Conversation Starters from ReadingGroupChoices.com
- After her parents' death, Sylvie learns from Father Coffey that her family was driven out of the church by rumors and gossip. But the Masons were very devout. How does the tension between their faith and their unusual activities play out? In what ways do the intersections of these two forces make sense?
- When speaking in Ocala, Sylvester says he investigates "the otherness" of the world we live in. What, exactly, do you think this means? Are demons and spirits the only manifestations of "otherness" we encounter in the novel? Are there any kinds of "otherness" that the Masons are not interested in confronting?
- When Sylvester drags Rose out of their hotel in Ocala – once she has returned from her evening with Uncle Howie – what do you think he says to her?
- In the theater, Howie recounts for Sylvie how he admitted to Sylvester the truth about the "globules." Why do you think Sylvester reacted the way he did, with silence? How do you explain the other encounters he had that weren't Howie's tricks? Why were the ghosts so important to him?

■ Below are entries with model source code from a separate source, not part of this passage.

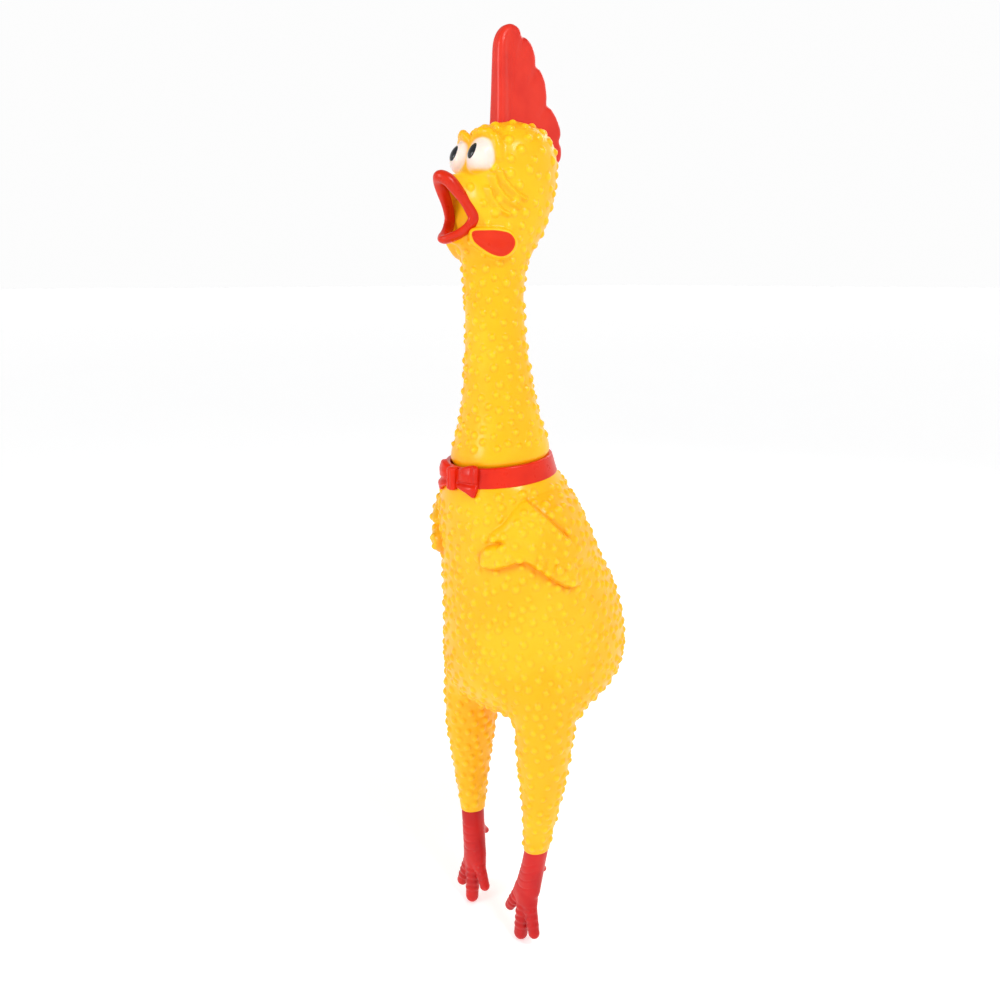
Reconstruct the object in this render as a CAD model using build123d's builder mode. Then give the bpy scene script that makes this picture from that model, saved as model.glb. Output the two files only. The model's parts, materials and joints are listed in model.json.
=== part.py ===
"""Squeaking rubber chicken, 400 mm tall: a hollow soft-vinyl toy with a reed noise maker in its neck.

Frame: +Z up, -Y is the way the beak points, +X is the chicken's left. The origin is on the floor under
the middle of the toy's bounding box, with the toy upright on the tips of its toes. Millimetres.
"""

import os

from build123d import *

os.makedirs("parts", exist_ok=True)

# ---------------------------------------------------------------- driving dimensions
WALL = 1.6                # thickness of the vinyl skin
NECK_Y = -13.95           # the neck's axis, so that the bounding box is centred on the origin
GAP = 0.4                 # clearance between pieces that move past each other

COLLAR_Z = 216.5          # middle of the collar, on the neck's axis
COLLAR_TILT = 6.0         # degrees that the collar leans towards the front
COLLAR_R = 25.4           # outside of the red band
COLLAR_H = 10.6           # height of the red band
SOCKET_R = 20.4           # bore of the collar that the neck plugs into
FIT = 0.08                # radial clearance of the plug in its socket

BELLY_Z = 158.0           # middle of the part of the belly that a thumb presses in
BELLY_RX = 17.0
BELLY_RZ = 24.0

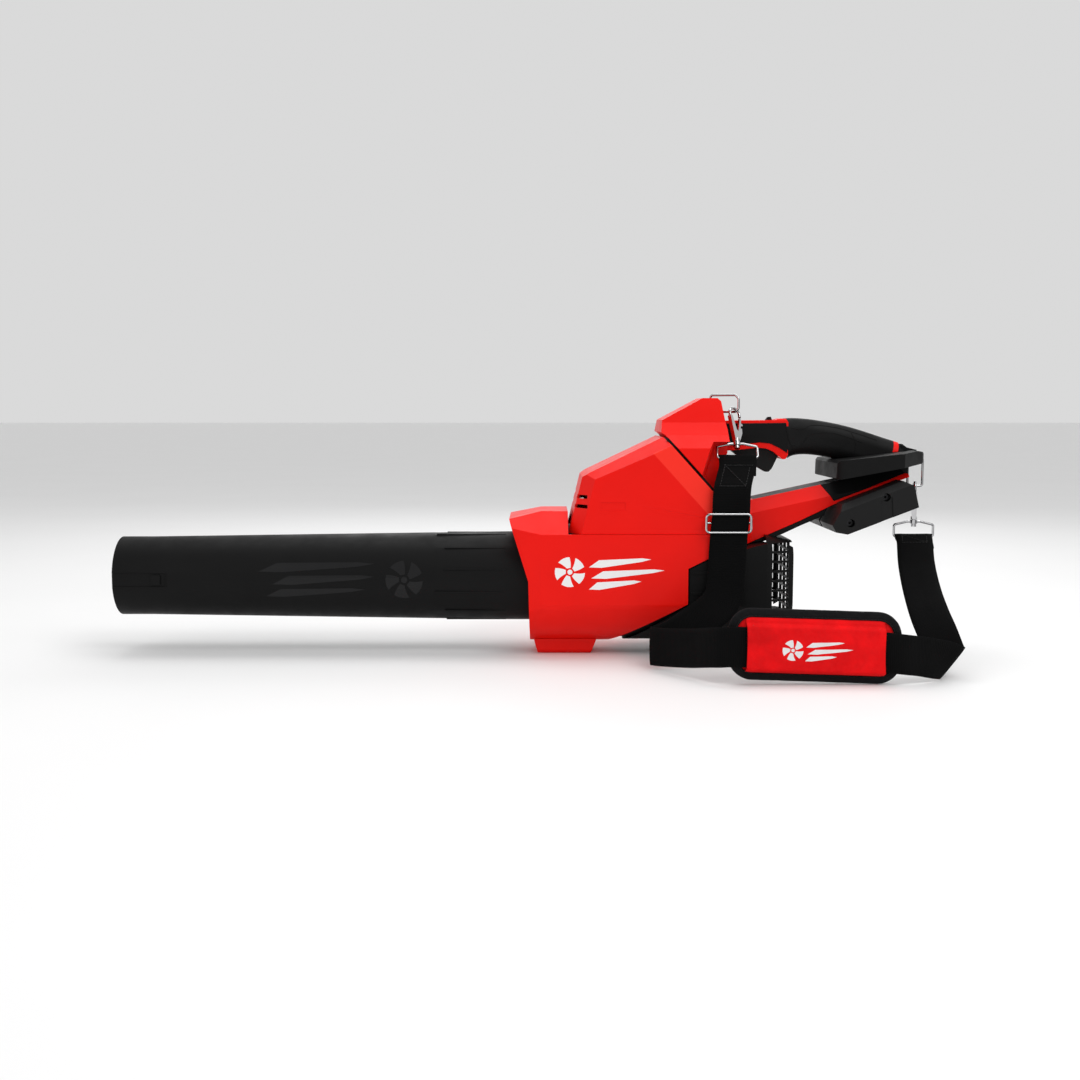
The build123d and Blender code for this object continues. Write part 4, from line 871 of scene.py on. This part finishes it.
columns, rows = 96, 40
grid = []
for row in range(rows + 1):
    z = -SLEEVE_HALF + 2 * SLEEVE_HALF * row / rows
    for column in range(columns + 1):
        bow = 0.9 * math.cos(z / SLEEVE_HALF * math.pi / 2)
        x = SLEEVE_X[0] + (SLEEVE_X[1] - SLEEVE_X[0]) * column / columns
        x -= bow * (2 * column / columns - 1)
        world_x, world_z = tilt(x, z)
        grid.append(Vector((world_x, sleeve_y(x, z), world_z)) * MM)
sleeve_faces = []
for row in range(rows):
    for column in range(columns):
        a = row * (columns + 1) + column
        sleeve_faces.append((a, a + 1, a + columns + 2, a + columns + 1))
sleeve = piece("pad_sleeve_cloth", (grid, sleeve_faces), red_cloth, "blower")
hem = sleeve.modifiers.new("hem", "SOLIDIFY")
hem.thickness = 0.0009
hem.offset = 1
apply_modifiers(sleeve)
for polygon in sleeve.data.polygons:
    polygon.use_smooth = True
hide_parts("pad_sleeve")

for label, at_x in (("left", SLEEVE_X[0] + 7.6), ("right", SLEEVE_X[1] - 7.6)):
    line, normals = [], []
    for step in range(49):
        z = -SLEEVE_HALF + 5 + (2 * SLEEVE_HALF - 10) * step / 48
        world_x, world_z = tilt(at_x, z)
        line.append(Vector((world_x, sleeve_y(at_x, z) - 0.05, world_z)) * MM)
        normals.append(Vector((0, -1, 0)))
    stitches(f"sleeve_stitching_{label}", line, normals[:-1], 0.0032, 0.0023, 0.00032, thread_red,
             "blower")


# ------------------------------------------------------------------ prints and moulded detail
OUTSIDE = 0.6               # m from the middle plane, well clear of the part
SINK = 0.12                 # how far a print's walls go into the surface, mm


def surface_of(*objects):
    """Search trees of the objects as they look, with their rounded edges."""
    graph = bpy.context.evaluated_depsgraph_get()
    return [BVHTree.FromObject(obj, graph) for obj in objects]


def drop_on(trees, x, z, side):
    """Point and outward normal where a line along Y from one side first meets the surface."""
    start = Vector((x * MM, side * OUTSIDE, z * MM))
    best = None
    for tree in trees:
        place, normal, _, distance = tree.ray_cast(start, Vector((0, -side, 0)), 1.0)
        if place and (best is None or distance < best[2]):
            if normal.y * side < 0:
                normal = -normal
            best = (place, normal, distance)
    return best


def applied(name, outlines, trees, side, rise, shader, body, cell=2.5):
    """Thin plate with (x, z) outlines in mm laid on a surface, with walls down to it."""
    work = bmesh.new()
    for outline in outlines:
        face = work.faces.new([work.verts.new((x, z, 0)) for x, z in outline])
        face.normal_update()
    bmesh.ops.triangulate(work, faces=work.faces)
    xs = [v.co.x for v in work.verts]
    zs = [v.co.y for v in work.verts]
    for axis, low, high in (((1, 0, 0), min(xs), max(xs)), ((0, 1, 0), min(zs), max(zs))):
        cut = math.floor(low / cell) * cell + cell
        while cut < high:
            place = tuple(cut * a for a in axis)
            bmesh.ops.bisect_plane(work, geom=work.verts[:] + work.edges[:] + work.faces[:], dist=1e-5,
                                   plane_co=place, plane_no=axis)
            cut += cell
    work.verts.index_update()
    vertices, lows = [], []
    for vertex in work.verts:
        place, normal, _ = drop_on(trees, vertex.co.x, vertex.co.y, side)
        vertices.append(place + normal * rise * MM)
        lows.append(place - normal * SINK * MM)
    count = len(vertices)
    faces = []
    for face in work.faces:
        loop = tuple(v.index for v in face.verts)
        faces += [loop, tuple(i + count for i in reversed(loop))]
    for edge in work.edges:
        if edge.is_boundary:
            a, b = (v.index for v in edge.verts)
            faces.append((a, b, b + count, a + count))
    work.free()
    obj = piece(name, (vertices + lows, faces), shader, body, smooth=False)
    tidy_normals(obj)
    return obj


def ridge(name, points, trees, side, radius, shader, body):
    """Low moulded bead along an (x, z) line on a surface."""
    line = spline([Vector((x, 0, z)) for x, z in points], 10)
    laid = []
    for point in line:
        hit = drop_on(trees, point.x, point.z, side)
        if hit:
            laid.append(hit[0] + hit[1] * radius * MM * 0.15)
    return piece(name, tube(laid, radius * MM, 8), shader, body)


def streak(start, length, thick, lean):
    """Tapered slanting bar: blunt at the left, drawn to a point at the right."""
    x, z = start
    return [(x, z), (x + length * 0.16, z + thick), (x + length * 0.86, z + thick * 0.72 + lean),
            (x + length, z + thick * 0.5 + lean * 1.1), (x + length * 0.84, z + thick * 0.2 + lean),
            (x + length * 0.2, z - thick * 0.06)]


def wheel_mark(middle, radius, blades=5):
    """Round fan symbol: separate curved blades about a hub."""
    start, sweep, wide = 0.15, 0.20, 0.85       # turns in radians; root and hub as shares of the radius
    root, hub = 0.3, 0.17

    def polar(angle, r):
        return middle[0] + r * math.cos(angle), middle[1] + r * math.sin(angle)

    shapes = []
    steps = (0, 0.25, 0.5, 0.75, 1)
    for blade in range(blades):
        base = 2 * math.pi * blade / blades + start
        inner = [(base + sweep * t, radius * (root + (1 - root) * t)) for t in steps]
        rim = [(base + sweep + wide * t, radius) for t in steps[1:-1]]
        outer = [(base + wide + sweep * t, radius * (root + (1 - root) * t)) for t in reversed(steps)]
        shapes.append([polar(angle, r) for angle, r in inner + rim + outer])
    shapes.append([polar(corner * math.pi / 8, radius * hub) for corner in range(16)])
    return shapes


body_trees = surface_of(nodes["body_shell_left"], nodes["body_shell_right"])
for label, side in SIDES:
    mark = wheel_mark((6, 113), 19)
    mark += [streak((30, 119), 78, 9, 5), streak((33, 105), 92, 9, 5), streak((30, 91), 66, 9, 5)]
    applied(f"body_mark_{label}", mark, body_trees, side, 0.12, white_print, "blower")

tube_trees = surface_of(nodes["nozzle_tube"])
for label, side in SIDES:
    bars = [streak((-392, 110), 150, 11, 4), streak((-374, 94), 132, 11, 4), streak((-384, 78), 130, 10, 4)]
    bars += wheel_mark((-205, 100), 24)
    applied(f"nozzle_mark_{label}", bars, tube_trees, side, 0.35, gloss_black, "nozzle")

# key slot from the mouth back to each catch, framed by a low bead
SLOT_BEADS = {
    "upper": [(-579, 108), (-545, 108), (-511, 108)],
    "lower": [(-579, 90), (-545, 90), (-511, 90)],
    "end": [(-511, 90), (-511, 99), (-511, 108)],
}
for label, side in SIDES:
    for part, points in SLOT_BEADS.items():
        ridge(f"nozzle_slot_{part}_{label}", points, tube_trees, side, 0.75, nozzle_black,
              "nozzle")

sleeve_tree = surface_of(sleeve)
sleeve_mark = wheel_mark((258, 42), 12)
sleeve_mark += [streak(start, length, 5.2, 2) for start, length in (
    ((273, 45.5), 44), ((275, 37.5), 52), ((272, 29.5), 36))]
applied("sleeve_mark", sleeve_mark, sleeve_tree, -1, 0.3, white_thread, "blower", cell=2.0)

GRIP_SEAMS = {              # bead radius, and its line from the side, mm
    "front": (0.55, [(285, 300), (288, 284), (293, 270), (300, 262)]),
    "upper": (0.5, [(293, 293), (306, 291), (318, 296), (352, 293), (380, 285), (404, 277)]),
    "lower": (0.5, [(291, 272), (305, 271), (316, 283), (340, 287), (366, 281), (384, 274)]),
    "rear": (0.5, [(370, 288), (376, 272), (372, 258)]),
}
DOT_PITCH, DOT_ROW = 3.3, 3.0
DOT_WIDE, DOT_HIGH = 1.1, 0.9
grip_trees = surface_of(nodes["grip_overmould"], nodes["handle_panel_left"], nodes["handle_panel_right"])
for label, side in SIDES:
    for part, (radius, points) in GRIP_SEAMS.items():
        ridge(f"grip_seam_{part}_{label}", points, grip_trees, side, radius, grip_rubber,
              "blower")
    dots = []
    for row in range(7):
        for column in range(16 - row):
            x = 318 + column * DOT_PITCH + (row % 2) * DOT_PITCH / 2 + row * 0.6
            z = 280.5 - row * DOT_ROW - abs(column - 4) * 0.45
            dots.append([(x - DOT_WIDE, z), (x, z + DOT_HIGH), (x + DOT_WIDE, z), (x, z - DOT_HIGH)])
    applied(f"grip_texture_{label}", dots, grip_trees, side, 0.35, grip_rubber, "blower",
            cell=50)


# ------------------------------------------------------------------ floor
def floor_shader():
    s = Shader("floor", (0.87, 0.87, 0.87), 0.6, specular=0.1)
    s.vary_colour(s.ramp(s.noise(3, 2), 0, 0.3), (0.84, 0.84, 0.84))
    s.bump(s.noise(300, 2), 0.05, 0.0002)
    return s


SPREAD = 30.0
floor_mesh = bpy.data.meshes.new("floor")
floor_mesh.from_pydata([(x * SPREAD, y * SPREAD, 0) for x, y in ((-1, -1), (1, -1), (1, 1), (-1, 1))], [],
                       [(0, 1, 2, 3)])
floor = bpy.data.objects.new("floor", floor_mesh)
scene.collection.objects.link(floor)
floor_mesh.materials.append(floor_shader().material)
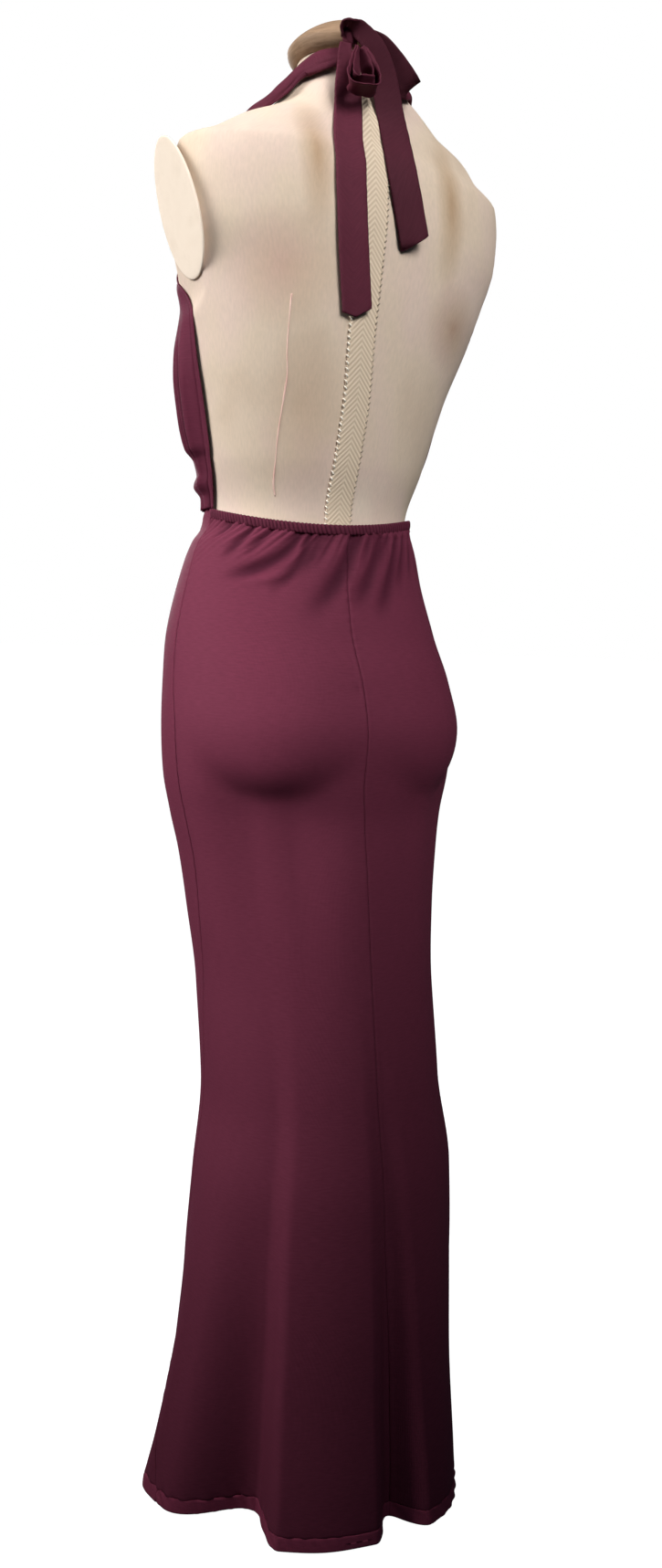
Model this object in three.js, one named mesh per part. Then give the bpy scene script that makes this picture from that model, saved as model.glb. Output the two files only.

- Why are the horses Howie gave her so significant to Sylvie? What do you think they represent, and why is she so upset when they break?
- Of the Entwistles, Sylvie's mother says, "What they were doing, I believe, was sharing with us a kind of truth they had created for themselves…There are times when it is easier to fool yourself than swallow some jagged piece of reality." What are some other examples in the book of characters fooling themselves?
- With her father gone, there are many different men that Sylvie turns to for guidance: Sam Heekin, Detective Rummel, Derreck, Arnold Boshoff, Father Coffeey, Lloyd, and Uncle Howie. What role do they each play in her life?
- Sylvie's mom and her dad have very different reactions when Abigail begins to take Rose's place in their household. Why is this? And what does Abigail represent for each of them?
- Derreck says to Sylvie, "It's not the end of the world if you don't always know all the answers." We eventually learn who killed the Masons but, at the end of the book, what questions are we still left with? What are some answers that Sylvie is still looking for?